As I mentioned in another interview, the soundtrack to Donkey Kong Country 2 for its lush minimalism. Similarly, Another Green World.

14 - What other writers or writings are important for your work, or simply your life outside of your work?
Anything the Library of Arabic Literature publishes. What a mesmerizing, offensive, befuddling, mischievous, stereotype-smashing selection of texts! Included among these is Ahmed Faris al-Shidyaq’s As-saq ‘ala l-saq (usually translated as Leg over Leg), a sexually explicit dictionary-travelog that was important in writing Etymologies.

The Peterson Field Guide to Mushrooms for its precise color descriptions (“grayish brown to yellowish brown, sometimes flushed with olive in age”); The New Yorker’s insistence on diereses, which make bland words look like jungle insects (“coördinate”); the Wikipedia page on nuclear semiotics, which reads like the script to a Tarkovsky film; and the cute grocer boy who misspelled many words on the menu at the local deli, inspiring this.
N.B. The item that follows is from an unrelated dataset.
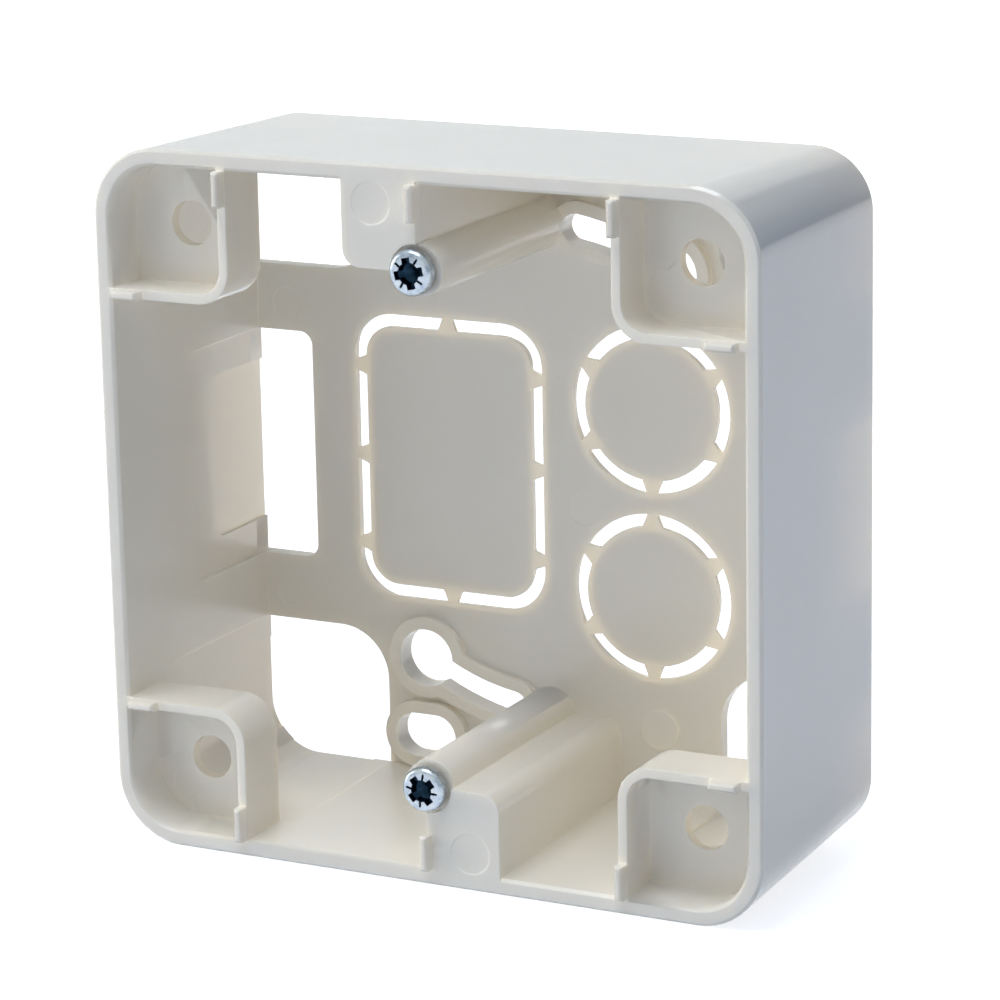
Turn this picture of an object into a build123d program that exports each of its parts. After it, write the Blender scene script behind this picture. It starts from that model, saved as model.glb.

15 - What would you like to do that you haven't yet done?
To leave my apartment one day and walk. Then to keep walking, city to city, town to town, land to land, on “man’s unending pilgrimage towards himself.”

16 - If you could pick any other occupation to attempt, what would it be? Or, alternately, what do you think you would have ended up doing had you not been a writer?
I hope to never consider poetry as an occupation. In another world, I'm an architect.

17 - What made you write, as opposed to doing something else?
Because all it takes to write is imagination. It is the cheapest way to bring yourself into the world.

18 - What was the last great book you read? What was the last great film?
This year I resolved to read more science fiction—a big gap in my literary knowledge. Stanislaw Lem seemed to have a nice prose style no matter his translator, so I bought a few of his books—His Master’s Voice, The Cyberiad, and Imaginary Magnitude—and finished all three in a week. It had been years since I was so enraptured by anything.

I don’t watch many movies. I’ve not for instance seen Solaris.

19 - What are you currently working on?
Many books, mostly in my mind. I will write them down when they are ready.